Il primo è che la tassa si applica solo alle banche italiane, creando un chiaro svantaggio competitivo rispetto alle aziende di credito straniere, che già presentavano valutazioni borsistiche e multipli ben superiori. L’imposta crea, infatti, un rischio regolamentare che certo non favorisce il sistema finanziario italiano (oltre a creare in generale un pericoloso precedente). In altri termini questo provvedimento, come paventato dalla stampa estera, può accrescere il cosiddetto “rischio Italia”. Non un bel risultato per un governo che ha fatto molti sforzi (e conseguito qualche successo) per rendersi credibile agli investitori internazionali.

Il secondo dettaglio da tenere presente è che la tassa non colpisce direttamente solo le banche ma indirettamente anche i loro azionisti, che hanno già subito una perdita sul valore del loro investimento e che subiranno in prospettiva una riduzione sui dividendi attesi. Altrettanto esposti sono i depositanti, che potrebbero vedere aumentare le commissioni pagate, e le imprese, che rischiano un aumento del costo del credito e una contrazione della sua disponibilità.

La terza questione da ricordare è che la tassa sul margine d’interesse colpisce anche le cedole di tutte le obbligazioni detenute nei portafogli delle banche, incluse le obbligazioni pubbliche. In questo caso i titoli di stato di nuova emissione, che pagano interesse più alti, sarebbero particolarmente penalizzati con potenziali ripercussioni sul collocamento dei titoli pubblici e impropri arbitraggi fiscali.
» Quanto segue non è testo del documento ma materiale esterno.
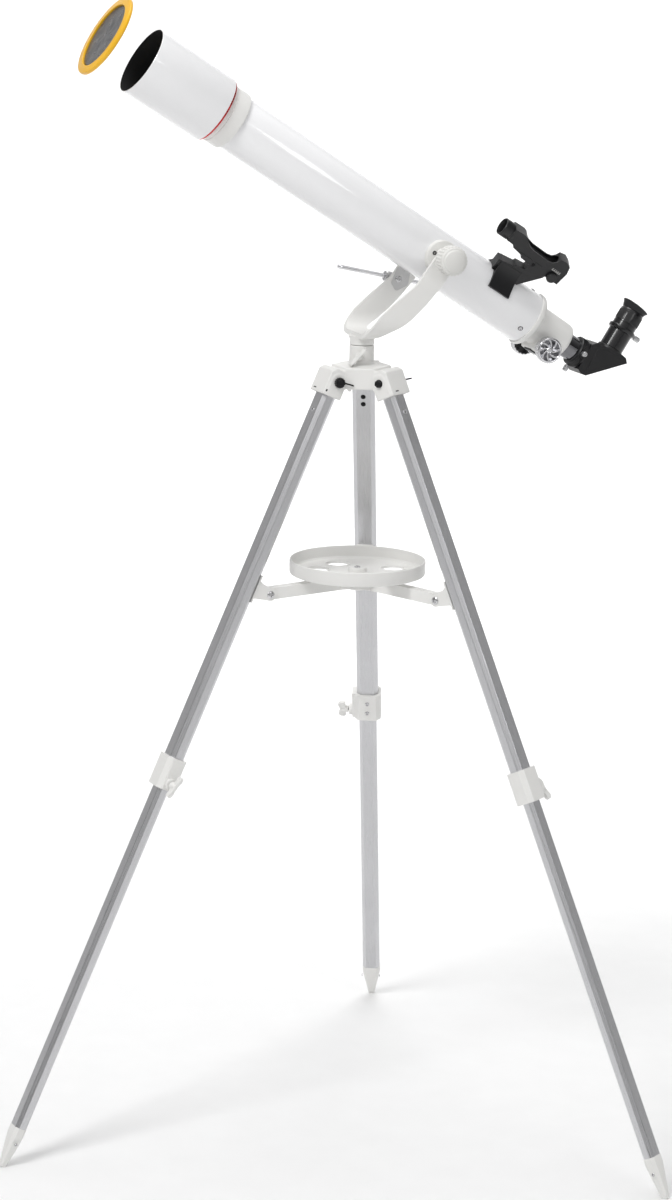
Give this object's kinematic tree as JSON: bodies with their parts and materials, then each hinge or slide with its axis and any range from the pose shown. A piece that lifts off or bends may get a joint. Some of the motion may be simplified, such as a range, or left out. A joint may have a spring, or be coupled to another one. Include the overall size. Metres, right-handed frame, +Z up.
{
  "type": "telescope on tripod",
  "caption": "Small refracting telescope on a fork mount and folding three-legged stand, with diagonal, erecting lens, finder, tray and front solar filter.",
  "frame": {"origin": "on the floor, at the middle of the footprint of the three feet", "axes": "+Z up; the rear leg points along +Y; the tube points towards -X and -Y, and up"},
  "size_m": [0.9132, 0.7923, 1.5713],
  "materials": {
    "white_gloss": "gloss white paint",
    "off_white": "satin off-white moulding",
    "black_plastic": "satin black moulding",
    "leg_metal": "satin anodised, brushed lengthwise",
    "chrome": "polished",
    "red_trim": "metallic red",
    "steel": "bright machined",
    "glass": "coated lens glass",
    "mirror": "front-silvered",
    "rubber": "matt rubber",
    "yellow_plastic": "yellow-orange moulding",
    "solar_film": "metallised film",
    "black_steel": "black oxide"
  },
  "bodies": {
    "stand": {"tripod_hub": "off_white", "leg_pivot_bolts": "black_steel", "leg_wing_nuts": "black_steel"},
    "azimuth_lock": {"azimuth_lock_knob": "off_white"},
    "spreader": {"spreader_hub": "off_white", "accessory_tray": "off_white"},
    "fork": {"fork_mount": "off_white", "azimuth_bolt": "steel"},
    "altitude_knob_left": {"altitude_knob_left": "off_white"},
    "altitude_knob_right": {"altitude_knob_right": "off_white"},
    "rod_clamp": {"rod_clamp": "steel"},
    "rod": {"slow_motion_rod": "chrome"},
    "tube": {"main_tube": "white_gloss", "objective_cell": "off_white", "objective_lens": "glass", "accent_ring": "red_trim", "dew_shield": "white_gloss", "focuser_housing": "off_white", "tube_screws": "steel", "side_discs": "off_white", "rod_bracket": "steel", "finder_saddle": "black_plastic", "finder_body": "black_plastic"},
    "finder_dial": {"finder_dial": "black_plastic"},
    "filter": {"solar_filter_frame": "yellow_plastic", "solar_film": "solar_film"},
    "drawtube": {"drawtube": "chrome"},
    "focus_drive": {"focus_pinion": "steel", "focus_knob_left": "chrome", "focus_knob_right": "chrome"},
    "focus_lock": {"focus_lock_screw": "black_steel"},
    "diagonal": {"diagonal_body": "black_plastic", "diagonal_mirror": "mirror"},
    "collar_screw_side": {"collar_screw_side": "steel"},
    "collar_screw_lower": {"collar_screw_lower": "steel"},
    "erector": {"erecting_lens": "black_plastic"},
    "erector_screw": {"erecting_lens_screw": "steel"},
    "eyepiece": {"eyepiece": "black_plastic", "eyecup": "rubber"},
    "leg_rear": {"upper_leg_rear": "leg_metal", "leg_clamp_rear": "off_white", "leg_bracket_rear": "off_white"},
    "lower_leg_rear": {"lower_leg_rear": "leg_metal", "foot_rear": "off_white"},
    "clamp_knob_rear": {"clamp_knob_rear": "off_white"},
    "arm_rear": {"spreader_arm_rear": "off_white"},
    "leg_left": {"upper_leg_left": "leg_metal", "leg_clamp_left": "off_white", "leg_bracket_left": "off_white"},
    "lower_leg_left": {"lower_leg_left": "leg_metal", "foot_left": "off_white"},
    "clamp_knob_left": {"clamp_knob_left": "off_white"},
    "arm_left": {"spreader_arm_left": "off_white"},
    "leg_right": {"upper_leg_right": "leg_metal", "leg_clamp_right": "off_white", "leg_bracket_right": "off_white"},
    "lower_leg_right": {"lower_leg_right": "leg_metal", "foot_right": "off_white"},
    "clamp_knob_right": {"clamp_knob_right": "off_white"},
    "arm_right": {"spreader_arm_right": "off_white"}
  },
  "joints": [
    {"name": "leg_fold_rear", "type": "hinge", "parent": "stand", "child": "leg_rear", "pos_m": [0, -0.08637, 1.06], "axis": [-1, 0, 0], "range_deg": [0, 3.4]},
    {"name": "leg_extension_rear", "type": "slide", "parent": "leg_rear", "child": "lower_leg_rear", "axis": [0, -0.4107, 0.9118], "range_m": [0, 0.48]},
    {"name": "clamp_knob_turn_rear", "type": "hinge", "parent": "leg_rear", "child": "clamp_knob_rear", "pos_m": [-0.03, 0.15595, 0.52206], "axis": [-1, 0, 0], "range_deg": [0, 360]},
    {"name": "arm_fold_rear", "type": "hinge", "parent": "spreader", "child": "arm_rear", "pos_m": [0, -0.10837, 0.7772], "axis": [-1, 0, 0], "range_deg": [0, 32.99]},
    {"name": "leg_fold_left", "type": "hinge", "parent": "stand", "child": "leg_left", "pos_m": [-0.0381, -0.15237, 1.06], "axis": [0.5, -0.866, 0], "range_deg": [0, 3.5]},
    {"name": "leg_extension_left", "type": "slide", "parent": "leg_left", "child": "lower_leg_left", "axis": [0.3557, 0.2054, 0.9118], "range_m": [0, 0.48]},
    {"name": "clamp_knob_turn_left", "type": "hinge", "parent": "leg_left", "child": "clamp_knob_left", "pos_m": [-0.23296, -0.29952, 0.52206], "axis": [0.5, -0.866, 0], "range_deg": [0, 360]},
    {"name": "arm_fold_left", "type": "hinge", "parent": "spreader", "child": "arm_left", "pos_m": [-0.01905, -0.14137, 0.7772], "axis": [0.5, -0.866, 0], "range_deg": [0, 32.99]},
    {"name": "leg_fold_right", "type": "hinge", "parent": "stand", "child": "leg_right", "pos_m": [0.0381, -0.15237, 1.06], "axis": [0.5, 0.866, 0], "range_deg": [0, 3.5]},
    {"name": "leg_extension_right", "type": "slide", "parent": "leg_right", "child": "lower_leg_right", "axis": [-0.3557, 0.2054, 0.9118], "range_m": [0, 0.48]},
    {"name": "clamp_knob_turn_right", "type": "hinge", "parent": "leg_right", "child": "clamp_knob_right", "pos_m": [0.26296, -0.24755, 0.52206], "axis": [0.5, 0.866, 0], "range_deg": [0, 360]},
    {"name": "arm_fold_right", "type": "hinge", "parent": "spreader", "child": "arm_right", "pos_m": [0.01905, -0.14137, 0.7772], "axis": [0.5, 0.866, 0], "range_deg": [0, 32.99]},
    {"name": "spreader_rise", "type": "slide", "parent": "stand", "child": "spreader", "axis": [0, 0, 1], "range_m": [0, 0.0561]},
    {"name": "azimuth_lock_turn", "type": "hinge", "parent": "stand", "child": "azimuth_lock", "pos_m": [-0.00305, -0.15519, 1.093], "axis": [-0.1219, -0.9925, 0], "range_deg": [0, 360]},
    {"name": "azimuth_turn", "type": "hinge", "parent": "stand", "child": "fork", "pos_m": [0, -0.13037, 1.09], "axis": [0, 0, 1], "continuous": true},
    {"name": "altitude_tilt", "type": "hinge", "parent": "fork", "child": "tube", "pos_m": [0.08972, -0.08758, 1.2267], "axis": [-0.4305, 0.9026, 0], "range_deg": [-35, 22]},
    {"name": "altitude_knob_turn_left", "type": "hinge", "parent": "fork", "child": "altitude_knob_left", "pos_m": [0.1177, -0.14625, 1.2267], "axis": [0.4305, -0.9026, 0], "range_deg": [0, 360]},
    {"name": "altitude_knob_turn_right", "type": "hinge", "parent": "fork", "child": "altitude_knob_right", "pos_m": [0.06173, -0.02891, 1.2267], "axis": [-0.4305, 0.9026, 0], "range_deg": [0, 360]},
    {"name": "rod_clamp_swivel", "type": "hinge", "parent": "fork", "child": "rod_clamp", "pos_m": [0.03729, -0.04722, 1.18885], "axis": [-0.4305, 0.9026, 0], "range_deg": [-18, 11.5]},
    {"name": "rod_pivot", "type": "hinge", "parent": "tube", "child": "rod", "pos_m": [0.07481, -0.02932, 1.17988], "axis": [-0.4305, 0.9026, 0], "range_deg": [-11.5, 18]},
    {"name": "solar_filter_slide", "type": "slide", "parent": "tube", "child": "filter", "axis": [-0.7621, -0.3635, 0.5358], "range_m": [-0.054, 0.06]},
    {"name": "focus_travel", "type": "slide", "parent": "tube", "child": "drawtube", "axis": [0.7621, 0.3635, -0.5358], "range_m": [-0.015, 0.055]},
    {"name": "focus_knob_turn", "type": "hinge", "parent": "tube", "child": "focus_drive", "pos_m": [0.23414, -0.01869, 1.09625], "axis": [-0.4305, 0.9026, 0], "range_deg": [-175, 635]},
    {"name": "focus_lock_turn", "type": "hinge", "parent": "tube", "child": "focus_lock", "pos_m": [0.24896, -0.01162, 1.0792], "axis": [-0.4836, -0.2307, -0.8443], "range_deg": [0, 360]},
    {"name": "diagonal_turn", "type": "hinge", "parent": "drawtube", "child": "diagonal", "pos_m": [0.29395, 0.00983, 1.0831], "axis": [-0.7621, -0.3635, 0.5358], "continuous": true},
    {"name": "collar_screw_turn_side", "type": "hinge", "parent": "drawtube", "child": "collar_screw_side", "pos_m": [0.30014, -0.01491, 1.08631], "axis": [0.4305, -0.9026, 0], "range_deg": [0, 360]},
    {"name": "collar_screw_turn_lower", "type": "hinge", "parent": "drawtube", "child": "collar_screw_lower", "pos_m": [0.27729, 0.00189, 1.0652], "axis": [-0.4836, -0.2307, -0.8443], "range_deg": [0, 360]},
    {"name": "erecting_lens_lift", "type": "slide", "parent": "diagonal", "child": "erector", "axis": [0.4836, 0.2307, 0.8443], "range_m": [0, 0.03]},
    {"name": "erecting_screw_turn", "type": "hinge", "parent": "erector", "child": "erector_screw", "pos_m": [0.37156, 0.04685, 1.10101], "axis": [0.7621, 0.3635, -0.5358], "range_deg": [0, 360]},
    {"name": "eyepiece_lift", "type": "slide", "parent": "erector", "child": "eyepiece", "axis": [0.4836, 0.2307, 0.8443], "range_m": [0, 0.04]},
    {"name": "finder_dial_turn", "type": "hinge", "parent": "tube", "child": "finder_dial", "pos_m": [0.25329, -0.06509, 1.19652], "axis": [0.131, -0.897, -0.4222], "range_deg": [0, 270]}
  ],
  "couplings": [
    {"joint": "arm_fold_rear", "follows": "leg_fold_rear", "ratio": 9.557},
    {"joint": "leg_fold_left", "follows": "leg_fold_rear", "ratio": 1},
    {"joint": "arm_fold_left", "follows": "leg_fold_rear", "ratio": 9.557},
    {"joint": "leg_fold_right", "follows": "leg_fold_rear", "ratio": 1},
    {"joint": "arm_fold_right", "follows": "leg_fold_rear", "ratio": 9.557},
    {"joint": "spreader_rise", "follows": "leg_fold_rear", "m_per_rad": 0.9369},
    {"joint": "rod_clamp_swivel", "follows": "altitude_tilt", "ratio": 0.5},
    {"joint": "rod_pivot", "follows": "altitude_tilt", "ratio": -0.5},
    {"joint": "focus_knob_turn", "follows": "focus_travel", "rad_per_m": 200}
  ]
}
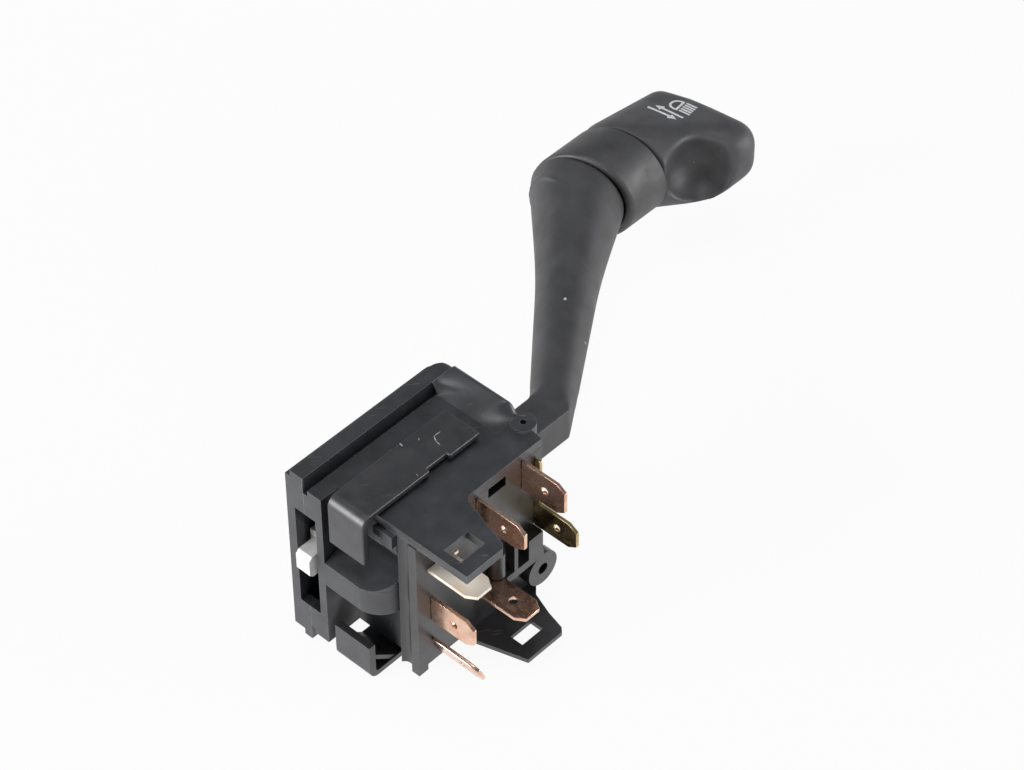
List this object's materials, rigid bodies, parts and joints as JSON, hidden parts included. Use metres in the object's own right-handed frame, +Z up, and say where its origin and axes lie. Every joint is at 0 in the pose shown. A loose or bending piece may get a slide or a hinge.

Infine, come quarto punto, non è ancora chiaro chi saranno i beneficiari delle misure finanziate col gettito della tassa sugli extraprofitti. Così come non è chiaro che saranno gli stessi che hanno subito gli effetti negativi del deposit franchise.

Meglio agire sulla concorrenza

In questo contesto si capisce quanto meno distorsiva e più duratura sarebbe stata una politica volta a stimolare la concorrenza sul mercato dei depositi e la consapevolezza dei depositanti che sul mercato oggi vi sono migliori opportunità d’investimento. Questo può avvenire con una maggiore trasparenza sulle condizioni applicate dalle banche. Quanti depositanti sanno oggi quale tasso viene applicato sul conto?

Inoltre, andrebbe facilitata la portabilità dei conti, come è stato fatto con i mutui attraverso la legge Bersani. Dovrebbe essere incentivata la crescita delle fintech che già oggi offrono depositi ben più remunerativi delle banche. Infine, è molto importante che le banche che hanno una piattaforma on line offrano servizi di intermediazione con prodotti alternativi facili da acquistare e convenienti. Negli USA ci sono i Money Market Mutual Fund, in Italia forse i vecchi Bot.

Questo è quanto dovrebbe fare un governo di destra moderno, che ha promesso di non mettere le mani nelle tasche degli italiani. Ed è quello che forse dovrebbe proporre anche un’opposizione meno populista e legata a vecchie ideologie.

Nel passato gli stati sono stati spesso costretti a salvare con soldi pubblici le banche in difficoltà. Tuttavia, in questi anni la regolamentazione e la vigilanza hanno fatto di tutto perché questo non succeda più. Sarebbe un peccato creare le condizioni economiche e morali perché le dolorose esperienze passate possano ripetersi.